Exercise objective => Return, unaltered, every line from the beginning of the material below up to and including the one with "once round it.".

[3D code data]
********************
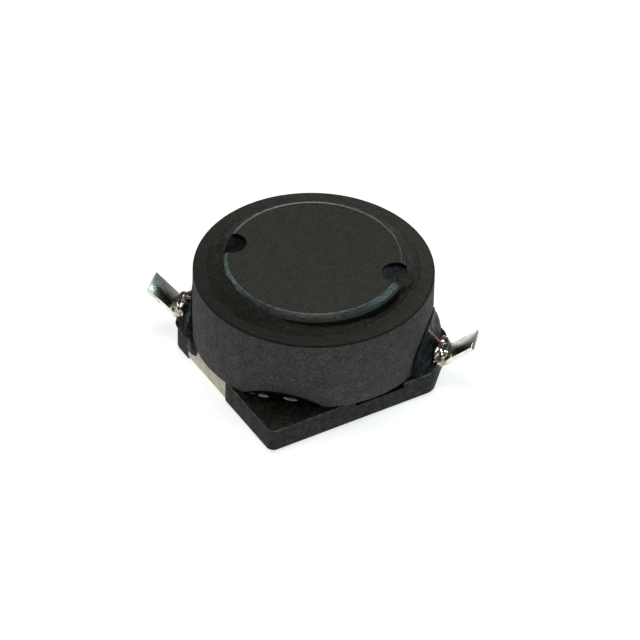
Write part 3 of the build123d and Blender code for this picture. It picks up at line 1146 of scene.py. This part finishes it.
@dataclass
class WireEnd:
    """Lead of one wing: out through the arch, down to the neck, and once round it.

    Attributes:
        maker: What makes a finished piece of it.
        corner: The wing's corner.
        approach: Its way to the neck: how far out along the corner's line, across it, and up.
        radius: Radius of the wire.
        neck: How far out it winds round the strip.
        neck_height: Middle height of the strip there.
        half_width: Half of the neck's width.
        half_thickness: Half of the strip's thickness.
        pitch: How far it moves out in its one turn.
        loop: That turn, across and up, as shares of the way to the wire's middle beside and on the strip.
    """

    maker: Maker
    corner: Corner
    approach: tuple[Place, ...]
    radius: float = 0.07
    neck: float = 6.56
    neck_height: float = Base.top - Strip.thickness / 2
    half_width: float = 0.62
    half_thickness: float = Strip.thickness / 2
    pitch: float = 0.16
    loop: tuple[Point, ...] = ((0.8, 1.3), (1.0, 1.0), (1.0, -1.0), (0.8, -1.3), (-0.8, -1.3),
                               (-1.0, -1.0), (-1.0, 1.0), (-0.8, 1.3))

    def route(self) -> list[Vector]:
        """Control points from inside the arch to the end of the turn round the neck."""
        place = self.corner.point
        points = [place(*where) for where in self.approach]
        points += [place(self.neck - 0.02, 0.04, 1.95), place(self.neck + 0.02, 0.1, 1.6)]
        side, up = self.half_width + self.radius * 0.8, self.half_thickness + self.radius * 0.8
        for step, (across, height) in enumerate(self.loop):
            out = self.neck + self.pitch * step / len(self.loop)
            points.append(place(out, side * across, self.neck_height + up * height))
        return points

    def build(self) -> None:
        """Makes the lead."""
        self.maker.piece(f"wire_{self.corner.label}", swept(self.route(), self.radius, "wire", 4), WIRE,
                         [f"lead_{self.corner.label}"], smooth=80.0)


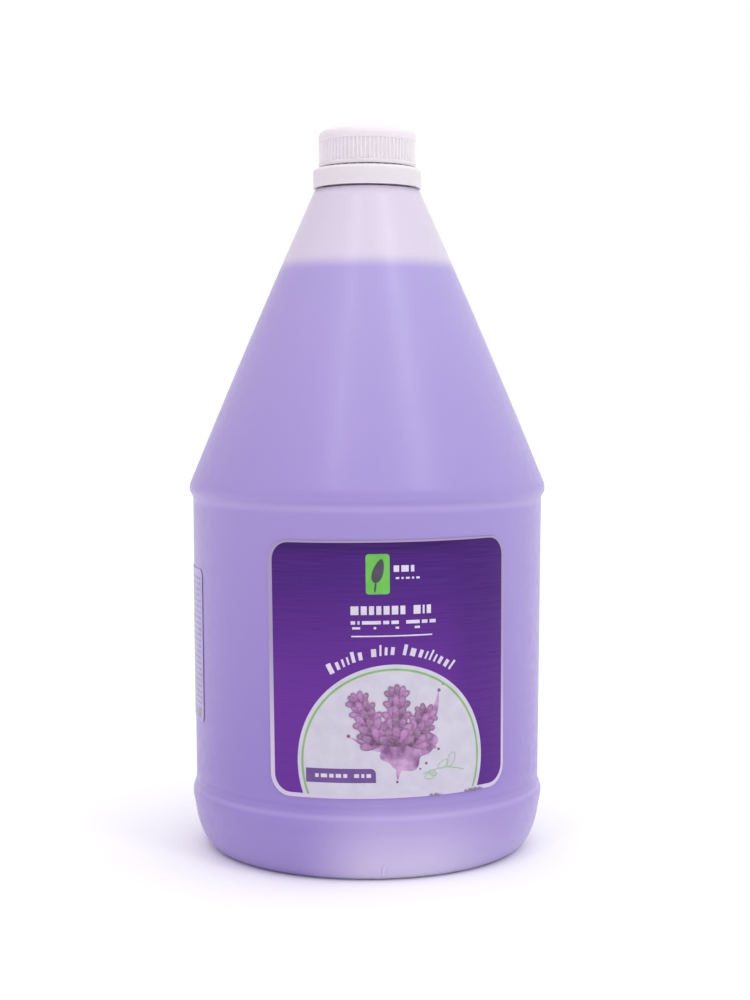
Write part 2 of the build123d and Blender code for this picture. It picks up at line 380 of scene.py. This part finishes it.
# ---------------------------------------------------------------- the jug
def bezier(points, steps):
    """Points of a cubic curve, leaving out its first."""
    a, b, c, d = (Vector(p) for p in points)
    out = []
    for i in range(1, steps + 1):
        t = i / steps
        out.append(a * (1 - t) ** 3 + b * 3 * t * (1 - t) ** 2 + c * 3 * t * t * (1 - t) + d * t**3)
    return out


def straight(a, b, steps):
    """Points of a straight line, leaving out its first."""
    a, b = Vector(a), Vector(b)
    return [a.lerp(b, i / steps) for i in range(1, steps + 1)]


def body_outline(inset, fine=1.0):
    """Radius and height of the wall from the base's middle to the edge of the jug's shoulder."""
    ring_inner = standing_r - standing_width

    def steps(count):
        return max(2, round(count * fine))

    rows = [Vector((0, push_up + inset))]
    for i in range(1, steps(12) + 1):
        r = ring_inner * i / steps(12)
        rows.append(Vector((r, inset + push_up * (1 - (r / ring_inner) ** 2))))
    rows += straight(rows[-1], (standing_r, inset), 2)
    sweep = radians(90 - heel_stop)
    for i in range(1, steps(20) + 1):
        turn = sweep * i / steps(20)
        out = (heel_width - inset) * sin(turn)
        up = (heel_height - inset) * (1 - cos(turn))
        rows.append(Vector((standing_r + out, inset + up)))
    heading = (rows[-1] - rows[-2]).normalized() * 2 * MM
    bulge = (base_ridge_r - inset, heel_height)
    rows += bezier((rows[-1], rows[-1] + heading, (bulge[0], heel_height - 2 * MM), bulge), steps(8))
    half = (panel_low_z - heel_height) / 2
    panel_low = (panel_low_r - inset, panel_low_z)
    panel_high = (panel_high_r - inset, panel_high_z)
    step_in = (bulge, (bulge[0], bulge[1] + half), (panel_low[0], panel_low_z - half), panel_low)
    rows += bezier(step_in, steps(10))
    rows += straight(panel_low, panel_high, steps(24))
    crest = (ridge_r - inset, ridge_z)
    rise = (ridge_z - panel_high_z) / 2
    step_out = (panel_high, (panel_high[0], panel_high_z + rise), (crest[0], ridge_z - rise), crest)
    rows += bezier(step_out, steps(10))
    foot = Vector((cone_foot_r - inset, cone_foot_z))
    top = Vector((cone_top_r - inset, shoulder_z - inset))
    lean = (foot - top).normalized() * 1.6 * MM
    rows += bezier((crest, (crest[0], ridge_z + 1.6 * MM), foot + lean, foot), steps(8))
    side = Vector((top.y - foot.y, foot.x - top.x)).normalized()
    for i in range(1, steps(30) + 1):
        t = i / steps(30)
        rows.append(foot.lerp(top, t) + side * cone_bow * 4 * t * (1 - t))
    return rows


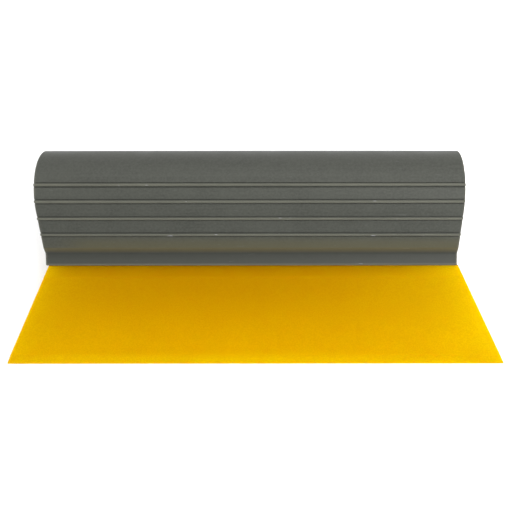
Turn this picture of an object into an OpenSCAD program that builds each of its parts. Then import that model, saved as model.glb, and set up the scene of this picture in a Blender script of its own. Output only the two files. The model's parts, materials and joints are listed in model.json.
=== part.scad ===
// Hand squeegee with a ribbed tube handle and a flared urethane blade.
// It lies as it rests on a bench: X runs along the tool, the working edge faces -Y, +Z is up.
// The section is drawn in the tool's own plane: s runs from the mouth of the jaws towards the back
// of the tube, and t is measured square to the blade from its middle plane.

/* [Handle] */
// Length of the extruded handle
handle_length = 113; // [60:1:400]
// Outer diameter of the tube
tube_d = 22.6; // [20:0.1:27.4]
// Diameter of the bore that runs through the tube
bore_d = 18; // [10:0.1:19]
// Distance from the mouth of the jaws to the back of the tube
handle_depth = 31.5; // [30:0.1:44]

/* [Jaws] */
// Flat length of each jaw's lip, measured back from the mouth
lip_length = 3.3; // [2:0.1:4]
// Thickness of each lip beside the blade
lip_t = 1.35; // [0.8:0.05:2.5]
// Length of the step between the lip and the ramp
step_run = 1.5; // [1:0.1:3]
// Height of the step between the lip and the ramp
step_rise = 1.6; // [1:0.05:2.5]
// Depth of the channel that holds the blade's root
channel_depth = 8.8; // [7:0.1:10]

/* [Ribs] */
// Number of grip ribs on each side of the handle
rib_count = 4; // [1:1:4]
// How far behind the tube's crest the first rib lies
rib_start = 1.7; // [0:0.1:5]
// Distance from the first rib to the second along the surface
first_gap = 4.4; // [3:0.1:5]
// Distance from each later rib to the next
rib_pitch = 4.9; // [3:0.05:5.2]
// Radius of each half-round rib
rib_r = 0.42; // [0.3:0.02:0.8]
// Radius of the crease at each foot of a rib
crease_r = 0.18; // [0.1:0.02:0.4]

/* [Blade] */
// Length of the blade's working edge
blade_width = 140; // [80:1:420]
// How far the blade stands out of the jaws
blade_reach = 28; // [15:0.1:40]
// Thickness of the blade where the jaws hold it
root_t = 3.6; // [2.5:0.1:4.2]
// Length of the thicker band that shows in front of the jaws
band_length = 3.8; // [1:0.1:8]
// Height of the moulded step at the end of that band, on each face
band_step = 0.12; // [0.05:0.01:0.4]
// Thickness of the blade where its edge bevel starts
tip_t = 2.2; // [1.6:0.1:2.4]
// Length of the bevel along the working edge
bevel_length = 2.8; // [1:0.1:5]
// Thickness left at the working edge
edge_t = 1.1; // [0.6:0.1:1.5]
// Diameter of the bead along the blade's root
bead_d = 5.2; // [4.6:0.1:6]
// How far each end of the blade's root stops short of the handle's end
root_gap = 0.3; // [0:0.1:3]
// How much longer than the handle the blade is where it leaves the jaws
flare_overhang = 0.3; // [0:0.1:4]
// How far the blade's middle lies to the right of the handle's middle where it leaves the jaws
flare_offset = 0.5; // [0:0.1:3]
// How far the working edge's middle lies to the right of the handle's middle
edge_offset = 0.9; // [0:0.1:3]

/* [Fit] */
// Gap between the blade's root and the channel, on each face
fit_gap = 0.05; // [0.02:0.01:0.1]

/* [Hidden] */
$fn = 96;

// Radius of the rounding at the lip's front corner, in the hollow of the step and at its top
mouth_round = 0.5;
hollow_round = 0.9;
step_round = 1.2;
// Points on each rounding
round_steps = 6;
// Extra length of a cutting tool past the surface it cuts
past = 1;
// Depth that each ramp runs into the tube's surface where the two meet
ramp_bite = 0.01;

tube_r = tube_d / 2;
tube_s = handle_depth - tube_r;
slot_half = root_t / 2 + fit_gap;
lip_half = slot_half + lip_t;
bead_r = bead_d / 2;
root_half = handle_length / 2 - root_gap;
flare_half = (handle_length + flare_overhang) / 2;
flare_middle = flare_offset - edge_offset;
bead_s = channel_depth - bead_r - fit_gap;

// The ramp leaves the top of the step and meets the tube almost tangentially
step_top = [lip_length + step_run, lip_half + step_rise];
ramp_reach = norm([tube_s, 0] - step_top);
touch_r = tube_r - ramp_bite;
ramp_slope = asin(touch_r / ramp_reach) - atan2(step_top[1], tube_s - step_top[0]);
ramp_end = [tube_s, 0] + touch_r * [-sin(ramp_slope), cos(ramp_slope)];
// Length of the tube's surface from its crest to the ramp
crest_to_ramp = tube_r * ramp_slope * PI / 180;

// A point on the upper surface at a distance u from the crest, measured towards the jaws
function on_tube(u) = [tube_s, 0] + tube_r * [-sin(u / tube_r * 180 / PI), cos(u / tube_r * 180 / PI)];
function on_ramp(u) = ramp_end - (u - crest_to_ramp) * [cos(ramp_slope), sin(ramp_slope)];
function on_surface(u) = u < crest_to_ramp ? on_tube(u) : on_ramp(u);
function rib_place(i) = -rib_start + (i == 0 ? 0 : first_gap + (i - 1) * rib_pitch);

// The corner b between points a and c, rounded to radius r
function unit(v) = v / norm(v);
function cross_2d(v, w) = v[0] * w[1] - v[1] * w[0];
function rounded(a, b, c, r) =
    let (
        p = unit(a - b),
        q = unit(c - b),
        half = acos(p * q) / 2,
        centre = b + unit(p + q) * r / sin(half),
        first = b + p * r / tan(half) - centre,
        turn = (180 - 2 * half) * sign(cross_2d(p, q)) * -1
    )
    [for (i = [0:round_steps])
        let (a_i = turn * i / round_steps)
        centre + [first[0] * cos(a_i) - first[1] * sin(a_i), first[0] * sin(a_i) + first[1] * cos(a_i)]
    ];

// A closed outline from its upper half, which starts and ends on the middle plane
function below(p) = [p[0], -p[1]];
function whole(upper) = concat(upper, [for (i = [len(upper) - 2:-1:1]) below(upper[i])]);

// The upper half of the jaws' outline, from the mouth to the tube's middle
lip_front = [0, lip_half];
lip_back = [lip_length, lip_half];
upper_jaw = concat(
    [[0, 0]],
    rounded([0, 0], lip_front, lip_back, mouth_round),
    rounded(lip_front, lip_back, step_top, hollow_round),
    rounded(lip_back, step_top, ramp_end, step_round),
    [ramp_end, [tube_s, 0]]
);

// The tool rests on its lowest rib and on the blade's working edge.
// This is the tilt that brings a circle under the tool level with the edge
edge_low = [-blade_reach, -edge_t / 2];
function level_tilt(centre, r) =
    asin(r / norm(centre - edge_low)) - atan2(centre[1] - edge_low[1], centre[0] - edge_low[0]);
tilt = max(concat(
    [level_tilt([tube_s, 0], tube_r)],
    [for (i = [0:rib_count - 1]) level_tilt(below(on_surface(rib_place(i))), rib_r)]
));
lift = blade_reach * sin(tilt) + edge_t / 2 * cos(tilt);
front_y = -blade_reach * cos(tilt) - edge_t / 2 * sin(tilt);
back_y = tube_s * cos(tilt) + tube_r;

// Turns a section drawn in s and t, extruded along the tool, into its resting place
module at_rest() {
    translate([0, -(front_y + back_y) / 2, lift])
        rotate([tilt, 0, 0])
            rotate([90, 0, 90])
                children();
}

// A stretch of extrusion along the tool, centred on its middle
module bar(length) {
    linear_extrude(height = length, center = true) children();
}

// A round bar whose axis passes through a point of the section
module round_bar(place, r, length) {
    translate([place[0], place[1], 0]) cylinder(r = r, h = length, center = true);
}

// The grip ribs on both faces of the handle
module ribs() {
    for (i = [0:rib_count - 1], side = [-1, 1])
        let (p = on_surface(rib_place(i)))
            round_bar([p[0], side * p[1]], rib_r, handle_length);
}

// The creases are cut from the surface before the ribs are added
module creases() {
    for (i = [0:rib_count - 1], side = [-1, 1], foot = [-1, 1])
        let (p = on_surface(rib_place(i) + foot * (rib_r + crease_r / 2)))
            round_bar([p[0], side * p[1]], crease_r, handle_length + 2 * past);
}

module tube_and_jaws() {
    round_bar([tube_s, 0], tube_r, handle_length);
    bar(handle_length) polygon(whole(upper_jaw));
}

// The keyhole-shaped channel that the blade's bead slides into
module channel() {
    bar(handle_length + 2 * past)
        translate([-past, -slot_half])
            square([bead_s + past, 2 * slot_half]);
    round_bar([bead_s, 0], bead_r + fit_gap, handle_length + 2 * past);
}

module tube_handle() {
    color([0.36, 0.37, 0.35])
        at_rest()
            translate([0, 0, -edge_offset])
                difference() {
                    union() {
                        difference() {
                            tube_and_jaws();
                            creases();
                        }
                        ribs();
                    }
                    round_bar([tube_s, 0], bore_d / 2, handle_length + 2 * past);
                    channel();
                }
}

// Half of the blade's side profile, from the bead to the working edge
band_end = -band_length;
bevel_start = bevel_length - blade_reach;
full_width = max(blade_width, 2 * flare_half + 2 * edge_offset) + 2 * past;
upper_blade = [
    [bead_s, 0],
    [bead_s, root_t / 2],
    [band_end, root_t / 2],
    [band_end, root_t / 2 - band_step],
    [bevel_start, tip_t / 2],
    [-blade_reach, edge_t / 2],
    [-blade_reach, 0]
];

// The blade seen square to its face: straight where it is held, flared where it stands out.
// It is drawn with 0 at the middle of the working edge
module blade_plan() {
    polygon([
        [-blade_reach, -blade_width / 2],
        [-blade_reach, blade_width / 2],
        [0, flare_middle + flare_half],
        [0, root_half - edge_offset],
        [channel_depth, root_half - edge_offset],
        [channel_depth, -root_half - edge_offset],
        [0, -root_half - edge_offset],
        [0, flare_middle - flare_half]
    ]);
}

module blade() {
    color([0.95, 0.70, 0.05])
        at_rest()
            intersection() {
                union() {
                    bar(full_width) polygon(whole(upper_blade));
                    round_bar([bead_s, 0], bead_r, full_width);
                }
                rotate([90, 0, 0])
                    bar(bead_d + 2 * past)
                        blade_plan();
            }
}

tube_handle();
blade();
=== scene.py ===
import json
import math

import bmesh
import bpy
from mathutils import Matrix, Vector
from mathutils.geometry import tessellate_polygon


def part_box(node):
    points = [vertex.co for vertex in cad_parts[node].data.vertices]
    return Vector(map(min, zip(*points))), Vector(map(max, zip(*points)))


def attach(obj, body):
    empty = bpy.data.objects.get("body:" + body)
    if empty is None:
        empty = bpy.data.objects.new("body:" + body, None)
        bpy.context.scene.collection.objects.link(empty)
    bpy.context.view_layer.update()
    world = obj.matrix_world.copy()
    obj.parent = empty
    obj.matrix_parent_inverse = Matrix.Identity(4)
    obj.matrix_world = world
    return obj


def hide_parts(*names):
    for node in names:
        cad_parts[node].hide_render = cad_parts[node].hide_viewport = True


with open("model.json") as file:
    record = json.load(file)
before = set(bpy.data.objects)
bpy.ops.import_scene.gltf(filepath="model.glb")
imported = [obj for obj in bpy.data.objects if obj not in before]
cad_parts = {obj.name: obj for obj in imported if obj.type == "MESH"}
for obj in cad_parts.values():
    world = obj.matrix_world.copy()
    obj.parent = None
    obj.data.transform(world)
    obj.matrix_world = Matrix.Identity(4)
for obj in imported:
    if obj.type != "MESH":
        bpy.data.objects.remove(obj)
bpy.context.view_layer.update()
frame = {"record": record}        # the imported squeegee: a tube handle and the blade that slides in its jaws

MM = 0.001

# ---------------------------------------------------------------- the frame
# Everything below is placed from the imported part. The tool's own space has X along the tool,
# s from the mouth of the jaws towards the back of the tube, and t square to the blade.
MOUNTS = {m["name"]: m for m in frame["record"]["mounts"]}
HANDLE_LOW, HANDLE_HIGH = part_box("tube_handle")
BLADE_LOW, BLADE_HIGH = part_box("blade")
TUBE_AXIS = Vector(MOUNTS["tube_bore"]["pos_m"])
BORE_R = MOUNTS["tube_bore"]["dims"]["r_mm"] * MM
EDGE_MIDDLE = Vector(MOUNTS["working_edge"]["pos_m"])
EDGE_OUT = Vector(MOUNTS["working_edge"]["axis"])
TILT = math.atan2(-EDGE_OUT.z, -EDGE_OUT.y)
ALONG = Vector((0, math.cos(TILT), math.sin(TILT)))
SQUARE = Vector((0, -math.sin(TILT), math.cos(TILT)))

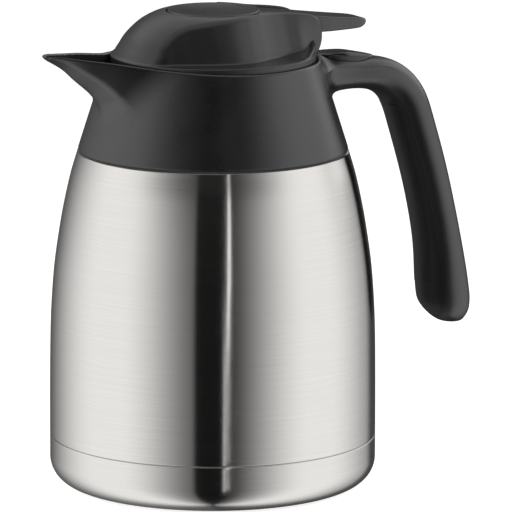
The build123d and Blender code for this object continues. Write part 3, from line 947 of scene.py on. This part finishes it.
def toe_section(x, y, z):
    """Section value of the rounded toe, below zero inside."""
    lower = TOE_LEVEL - z
    middle = HANDLE_STATIONS[-1][0] + TOE_SHIFT(lower)
    near = np.sqrt(((x - middle) / 11.0) ** 2 + (y / 11.6) ** 2)
    return near - TOE_SHARE(lower)


def handle_field(points):
    """Field of the whole handle with its toe."""
    bar = np.maximum(BAR.field(points), HANDLE_START - points[:, 0])
    toe = section_distance(toe_section, points, 0.1, 0.025)
    share = eased_step(points[:, 2], 64.0, 69.0)
    return share * bar + (1 - share) * toe


COVER_LAP = 1.0
COVER_RISE = 0.12
COVER_DEPTH = 2.2
COVER_HALF_WIDTH = 7.0
COVER_REACH = (73.0, 150.4)
COVER_LINE = [(x - half + 2.4, level) for x, level, half, _ in HANDLE_STATIONS[5:13]]
COVER_OUTLINE = np.array(COVER_LINE + [(70.0, 60.0), (60.0, 110.0), (66.0, 160.0)])


def cover_zone(points):
    """Field of the block that holds the strip on the finger side of the handle."""
    x, y, z = points.T
    zone = np.maximum(outline_distance(x, z, COVER_OUTLINE), np.abs(y) - COVER_HALF_WIDTH)
    return np.maximum(zone, between(z, *COVER_REACH))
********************
Response to the task =>
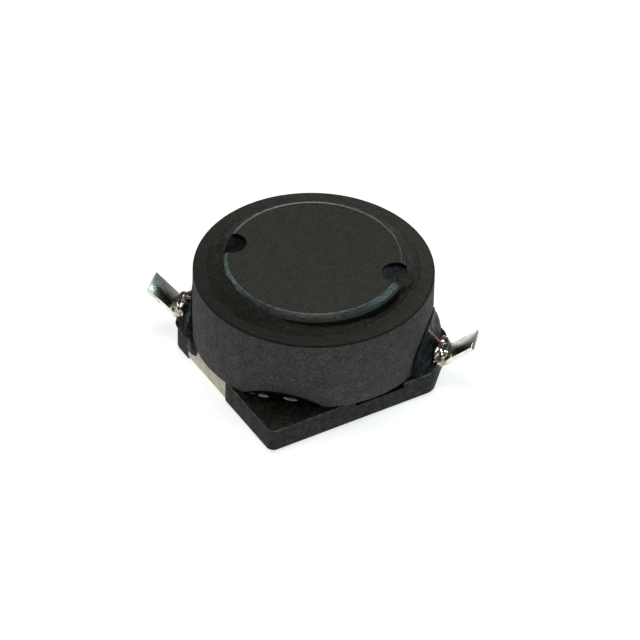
Write part 3 of the build123d and Blender code for this picture. It picks up at line 1146 of scene.py. This part finishes it.
@dataclass
class WireEnd:
    """Lead of one wing: out through the arch, down to the neck, and once round it.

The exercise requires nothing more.